Les regards vers l’Ecosse

François Cros, le troisième ligne aile du Stade toulousain : «A chaud, cette défaite est compliquée à analyser. Ils ont démarré fort et nous avons été pris dans l’engagement dès le début. Or, après avoir eu du mal à démarrer ce match, nous ne sommes pas parvenus à recoller au score, ce qui aurait pu permettre d’inverser la pression. Sans parvenir à se libérer, il ne nous a pas été possible de vraiment mettre en place notre système de jeu et nous nous sommes recroquevillés sur nous-mêmes. On dit que le haut niveau se joue parfois à pas grand-chose, mais là, il en manquait beaucoup. Prendre 40 points [en réalité, trente-huit, ndlr] à la maison, ça fait mal.»

Paul Gabrillagues, le deuxième ligne du Stade Français, qui aurait eu deux raisons de se réjouir, en fêtant son retour en équipe de France quatre ans et demi après sa dernière apparition en bleu, et en ayant inscrit le deuxième et dernier essai tricolore, juste avant d’être remplacé, à la 53e minute : «Dans le sport, comme dans la vie, il faut rester positif, regarder devant. On n’a pas le choix, on ne va pas s’apitoyer sur notre sort. Il va falloir être solidaire, c’est important.

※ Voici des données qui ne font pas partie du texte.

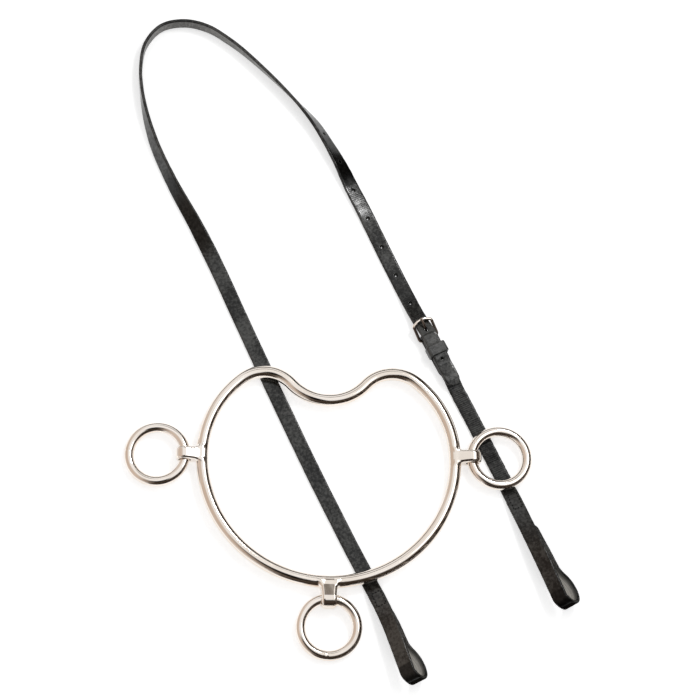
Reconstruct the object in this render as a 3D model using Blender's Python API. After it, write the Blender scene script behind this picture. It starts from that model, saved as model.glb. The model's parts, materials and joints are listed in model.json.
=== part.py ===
"""Anti-rearing bit: a heart-shaped mouth ring with three loose rings, lying on its leather headstrap.

The plan is drawn about the centre of the mouth ring's large arc, with +Y towards the heart's dip
and the floor at z = 0. The last step moves everything so that the origin is at the middle of the
whole object's bottom.
"""

import math

import bmesh
import bpy
import numpy as np
from mathutils import Matrix, Vector

MM = 0.001
UP = Vector((0, 0, 1))

# Clearance that neighbouring solids keep
GAP = 0.3 * MM

# Mouth ring: round rod, its centreline in arcs from the large one round to the dip
ROD_RADIUS = 3.72 * MM
MOUTH_RADIUS = 73.5 * MM
MOUTH_RISE_DEG = 3.6
SHOULDER_RADIUS = 59.9 * MM
SHOULDER_DEG = 47.2
LOBE_RADIUS = 21.7 * MM
LOBE_DEG = 87.1
ROD_SIDES = 14
LONG_ARC_STEP_DEG = 6
SHORT_ARC_STEP_DEG = 10

# Loose rings and the eyes that hold them
RING_RADIUS = 16.25 * MM
RING_WIRE_RADIUS = 3.0 * MM
EYE_CLEARANCE = 0.35 * MM
EYE_WALL = 2.3 * MM
EYE_WEB = 2.9 * MM
SIDE_EYE_LENGTH = 7.4 * MM
BOTTOM_EYE_LENGTH = 8.9 * MM
LEFT_EYE_Y = 1.2 * MM
RIGHT_EYE_Y = 1.8 * MM
BOTTOM_EYE_X = -0.4 * MM
NECK_FLARE = 4.2 * MM
NECK_END_GAP = 0.02 * MM
NECK_STEPS = 6
NECK_SIDES = 12
RIGHT_RING_TILT_DEG = 1.5
RING_SEGMENTS = 36
RING_SIDES = 12

# Strap leather
STRAP_WIDTH = 9.1 * MM
STRAP_THICKNESS = 2.0 * MM
EDGE_CHAMFER = 0.35 * MM
LEG_STEP = 5.0 * MM
BEND_STEP = 3.0 * MM
SLOPE_STEP = 0.5 * MM

# Buckle: the heel bar's middle, the way that the strap runs there, and the frame
BUCKLE_X = 59.8 * MM
BUCKLE_Y = 76.2 * MM
BUCKLE_HEADING_DEG = -63.0
BAR_RADIUS = 0.9 * MM
BAR_CLEARANCE = 0.25 * MM
FRAME_LENGTH = 10.7 * MM
FRAME_ARCH = 1.2 * MM
FRAME_SIDE_GAP = 0.4 * MM
FRAME_CORNER = 1.6 * MM
TONGUE_EYE_WALL = 1.0 * MM
TONGUE_EYE_WIDTH = 2.3 * MM
TONGUE_EYE_SIDE_GAP = 0.35 * MM
TONGUE_RADIUS = 0.7 * MM
TONGUE_TIP_RADIUS = 0.6 * MM
TONGUE_PAST_BAR = 0.9 * MM
TONGUE_AHEAD_IN_HOLE = 0.3 * MM
TONGUE_ROOT_DEG = 25
TONGUE_CREST = 0.3
SLOT_BEHIND_HEEL = 4.0 * MM
STRAIGHT_AHEAD = 14.0 * MM
STRAIGHT_BEHIND = 40.0 * MM

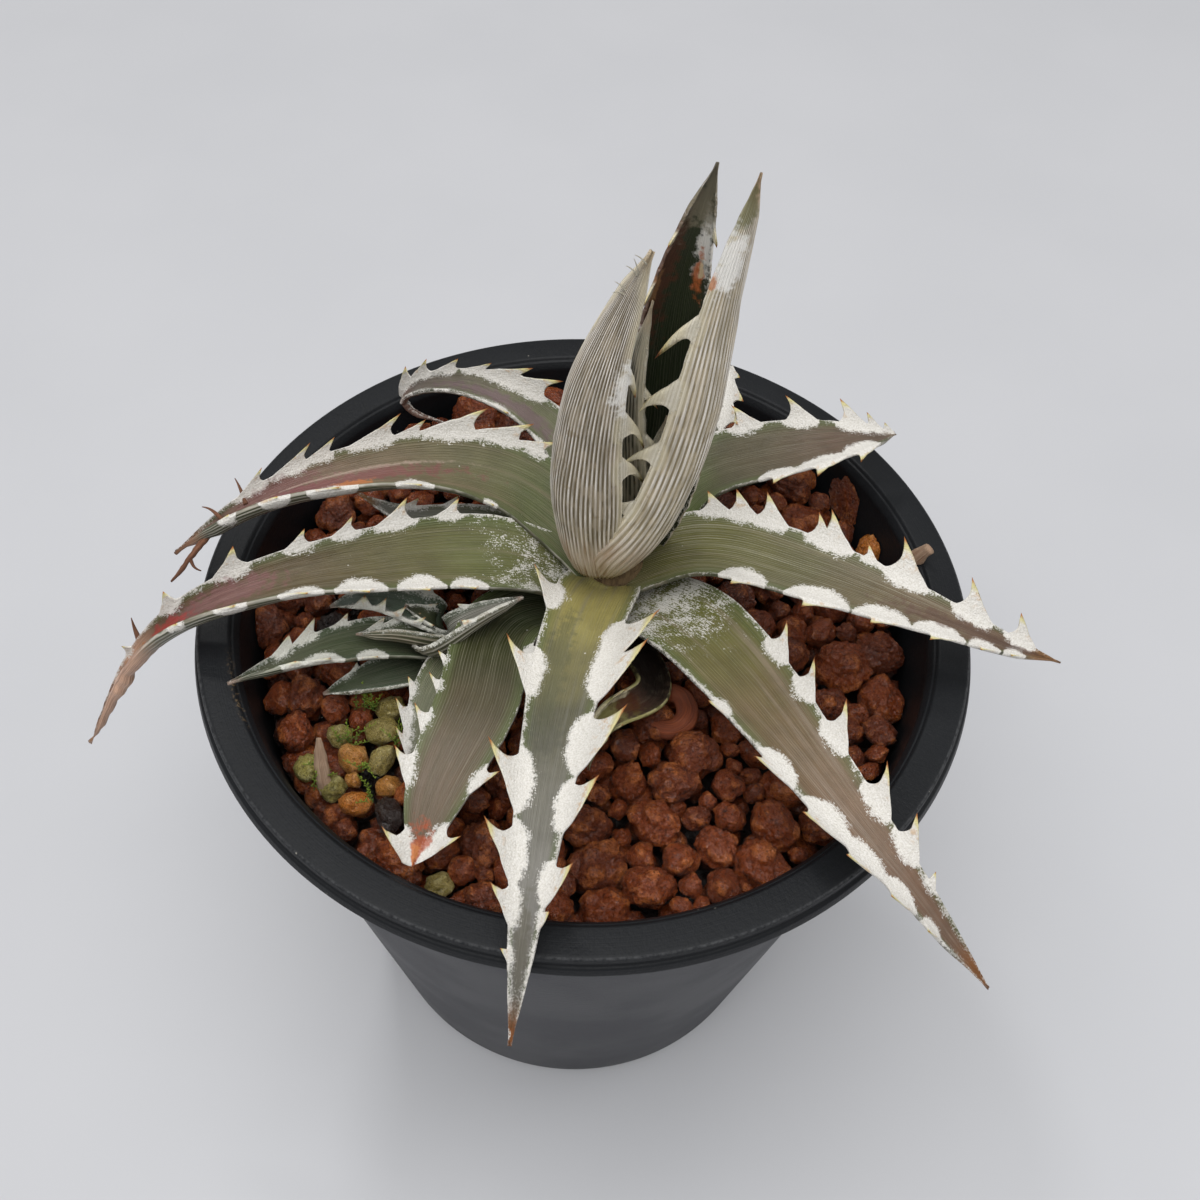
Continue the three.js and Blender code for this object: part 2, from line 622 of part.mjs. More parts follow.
function buildPlant() {
  const group = new THREE.Group();
  const stems = [STEM, OFFSET_STEM];
  const holes = stems.map((stem) => stemSolid(stem, CLEARANCE));
  const neighbours = [...holes];
  addPiece(group, 'pot', potSolid(), FINISH.pot);
  addPiece(group, 'stem', stemSolid(STEM), FINISH.stem);
  addPiece(group, 'offset_stem', stemSolid(OFFSET_STEM), FINISH.stem);
  addBlades(group, COLUMN, 2, 'column', neighbours);
  addBlades(group, ROSETTE, 1, 'leaf', neighbours);
  addBlades(group, OFFSET, 1, 'leaf', neighbours);
  for (const chip of CHIPS) {
    addPiece(group, chip.name, chipSolid(chip), FINISH.bark);
    neighbours.push(chipSolid(chip, CLEARANCE));
  }
  addPiece(group, 'soil', soilSolid(holes, neighbours.slice(holes.length)), FINISH.soil);
  return group;
}

export default buildPlant();
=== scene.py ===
"""Looks of a toothed bromeliad with one offset, growing in a round black plastic pot.

Lengths are in millimetres until a mesh is made, +Z is up and the front is -Y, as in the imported
model. The blades, the grains and the pot repeat the driving dimensions of the part's solids.
"""

import logging
from dataclasses import dataclass, field, replace
from enum import Enum
from math import radians, tau
from typing import Any

import bpy
import numpy as np
from mathutils import Matrix


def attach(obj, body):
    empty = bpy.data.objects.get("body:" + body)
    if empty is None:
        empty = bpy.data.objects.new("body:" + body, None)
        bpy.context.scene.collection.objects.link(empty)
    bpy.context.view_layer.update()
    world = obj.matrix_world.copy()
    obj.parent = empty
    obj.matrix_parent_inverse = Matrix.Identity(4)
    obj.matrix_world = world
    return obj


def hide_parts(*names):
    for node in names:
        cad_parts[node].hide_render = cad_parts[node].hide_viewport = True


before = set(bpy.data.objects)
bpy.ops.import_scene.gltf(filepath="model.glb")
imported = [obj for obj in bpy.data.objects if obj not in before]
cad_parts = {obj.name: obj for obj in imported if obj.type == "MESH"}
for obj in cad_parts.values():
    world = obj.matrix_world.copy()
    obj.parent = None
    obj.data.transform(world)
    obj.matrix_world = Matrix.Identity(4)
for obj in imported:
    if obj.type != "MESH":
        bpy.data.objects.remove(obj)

log = logging.getLogger("dyckia")

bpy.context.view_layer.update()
BODY = "root"
MM = 0.001  # metres in a millimetre

Array = np.ndarray
Socket = bpy.types.NodeSocket
Material = bpy.types.Material
Piece = bpy.types.Object
Colour = tuple[float, float, float, float]
Pair = tuple[float, float]
Teeth = tuple[Pair, ...]
Point = tuple[float, float, float]


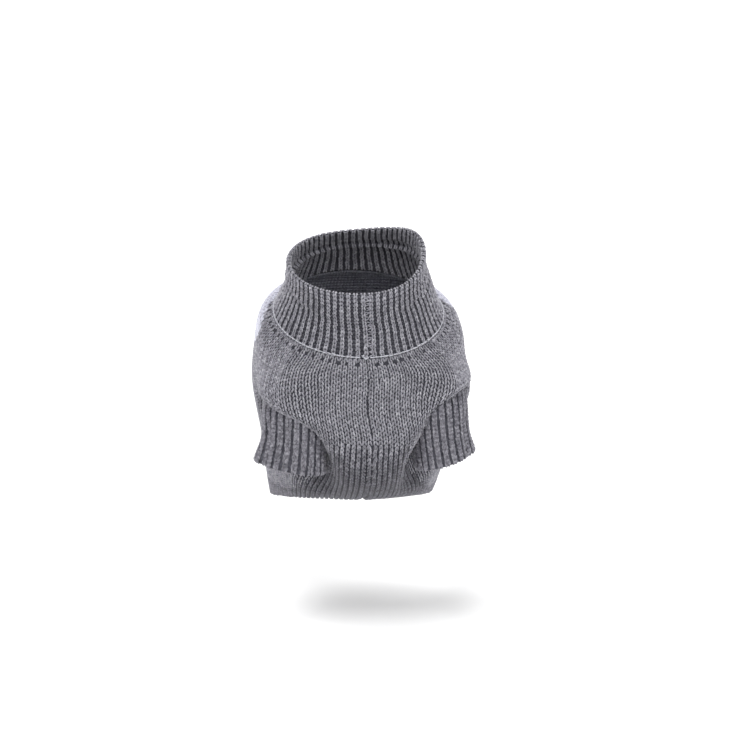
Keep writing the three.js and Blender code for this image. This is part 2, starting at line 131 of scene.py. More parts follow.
def push_past_legs(p):
    """Above the leg holes the trunk swells over the cuffs, and below them it passes behind."""
    side = np.where(p[..., 0] < MIDDLE_X, -1.0, 1.0)
    pick = {key: np.where(side < 0, a, b) for key, a, b in (
        ("leg_x", CUFFS["cuff_left"]["leg_x"], CUFFS["cuff_right"]["leg_x"]),
        ("seam", CUFFS["cuff_left"]["seam"][0], CUFFS["cuff_right"]["seam"][0]),
        ("slope", CUFFS["cuff_left"]["seam"][1], CUFFS["cuff_right"]["seam"][1]),
        ("top", CUFFS["cuff_left"]["seam"][2], CUFFS["cuff_right"]["seam"][2]))}
    out = side * (p[..., 0] - MIDDLE_X)
    x, y = out - pick["leg_x"], p[..., 1] - LEG_Y
    along = x * LEG_INWARD[0] + y * LEG_INWARD[1]
    across = y * LEG_INWARD[0] - x * LEG_INWARD[1]
    below = smooth(*LEG_TOP, p[..., 2] - np.minimum(pick["top"], pick["seam"] + pick["slope"] * x))
    power = {-1: smooth(*CAP_TOP, p[..., 2]) * (1 - below), 1: below * smooth(*LEG_BOTTOM, p[..., 2])}
    move = 0
    for way, radius in ((-1, CAP_RADIUS), (1, LEG_RADIUS)):
        half = np.sqrt(np.maximum(radius**2 - across**2, 1e-9))
        place = along / half
        target = way * (2 * smooth(-1, -1 + LEG_SHELF, way * place) - 1)
        move = move + (target - place) * half * power[way] * ((np.abs(across) < radius) & (np.abs(place) < 1))
    return np.stack([side * LEG_INWARD[0] * move, LEG_INWARD[1] * move, 0 * move], -1)


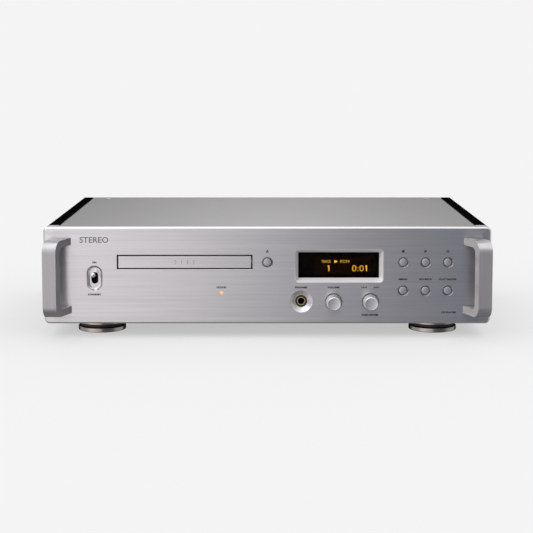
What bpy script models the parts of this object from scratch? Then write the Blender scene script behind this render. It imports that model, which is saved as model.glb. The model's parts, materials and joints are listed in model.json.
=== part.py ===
"""A full-width hi-fi CD player with rack handles, as an assembly of separate parts.

Metres, +Z up. The player faces -Y and stands on z = 0. The origin is at the centre of its
footprint. Names ending in _Y or _Z are places, the others are sizes.
"""

import math

import bmesh
import bpy
from mathutils import Matrix, Vector

mm = 0.001
GAP = 0.3 * mm  # room left between two pieces that touch
OVER = 1 * mm  # how far a cutter runs past the face that it cuts, and a joined shape into its piece

# ---------------------------------------------------------------- overall sizes
PANEL_WIDTH = 444 * mm
PANEL_HEIGHT = 97 * mm
PANEL_THICK = 15 * mm
BODY_DEPTH = 292 * mm  # front face of the panel to the outside of the rear panel
HANDLE_REACH = 32 * mm  # how far the handles stand out in front of the panel
SOCKET_REACH = 9.5 * mm  # how far the sockets stand out behind the rear panel
FOOT_HEIGHT = 14 * mm

# ---------------------------------------------------------------- case
PANEL_CORNER = 5 * mm
PANEL_CHAMFER = 1.5 * mm
SIDE_INSET = 2.8 * mm  # panel's end to the outside of the side panel
SIDE_WIDTH = 11.6 * mm
SIDE_WALL = 3.2 * mm
SIDE_RIM = 12 * mm  # solid border round the pocket inside a side panel
GROOVE_DEPTH = 0.8 * mm
GROOVE_WIDTH = 2 * mm
TOP_THICK = 4 * mm
TOP_LIP = 4.5 * mm  # how much of the front panel's top edge shows in front of the top plate
BOTTOM_THICK = 1.6 * mm
REAR_THICK = 2 * mm
VENTS = 7
VENT_PITCH = 14 * mm
VENT_X = 110 * mm
VENT_WIDTH = 3 * mm
VENT_LENGTH = 40 * mm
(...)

Si chacun s’éparpille, ça sera compliqué.» Sur ces entrefaites, on apercevait en arrière-plan Paul Willemse traverser la salle de presse en direction du bus, sans un regard pour ses partenaires sacrifiant aux obligations du rituel médiatique d’après match, tous, veillant naturellement à ne pas l’accabler.

Le prochain adversaire de la France dans le Tournoi sera l’Ecosse - qui, elle, commence l’épreuve contre le Pays de Galles, à Cardiff, ce samedi 3 février. Huit jours vont séparer le rendez-vous raté de Marseille de celui de Murrayfield. «Nous n’avons pas de temps à perdre», observe François Cros. Difficile de le contredire.